Under Civ.R. 4 "[t]he court within its discretion and upon such terms as are just, may at any time allow the amendment of any process or proof of service thereof, unless the amendment would cause material prejudice to the substantial rights of the party against whom the process was issued". Civ.R. 4.6(B). In the instant case, the record indicates that the first notice of the complaint was served upon Ed Sheeler at Nufloor's business address. The actual service of summons was sent to Ed Sheeler, general manager and owner of Nufloor, at a separate address. Civ.R. 4.2(F) permits the service of a corporation by certified or express mail at any of its usual places of business; or by serving an officer or a managing or general agent of the corporation. Because Ed Sheeler is the owner and general manager of Nufloor, it is an inescapable inference that the corporation received actual notice on the prior date sufficient to eliminate any prejudice in maintaining its defense. Therefore, we conclude the trial court's correction of the service of process resulted in no material prejudice to appellant Nufloor. Accordingly, we overrule appellant's first assignment of error.

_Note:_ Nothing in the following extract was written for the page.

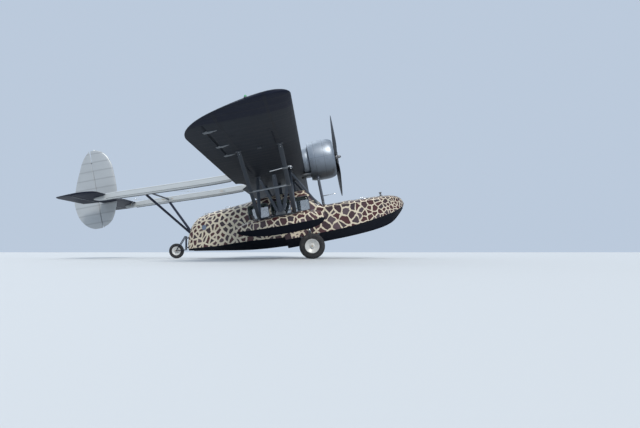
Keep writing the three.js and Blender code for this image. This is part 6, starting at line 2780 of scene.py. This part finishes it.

In its second assignment of error, appellant Nufloor argues the trial court erred in entering judgment for Butler based on the findings of fact in the trial court's journal entry. We disagree.

The court found that the appellant Nufloor installed a floor that sloped downward. Further, the court found that the "whole purpose of the contract was for Plaintiff to receive a floor that was reasonably level". Given these findings which go to the heart of the contract, we cannot say that the court erred in entering judgment in favor of appellee Butler.

It is ordered that appellee recover of appellant her costs herein taxed.

The Court finds there were reasonable grounds for this appeal.

It is ordered that a special mandate issue out of this Court directing the Berea Municipal Court to carry this judgment into execution.

A certified copy of this entry shall constitute the mandate pursuant to Rule 27 of the Rules of Appellate Procedure.

____________________________ PATRICIA ANN BLACKMON, JUDGE

JOHN T. PATTON, P.J., and ANN KILBANE, J., CONCUR.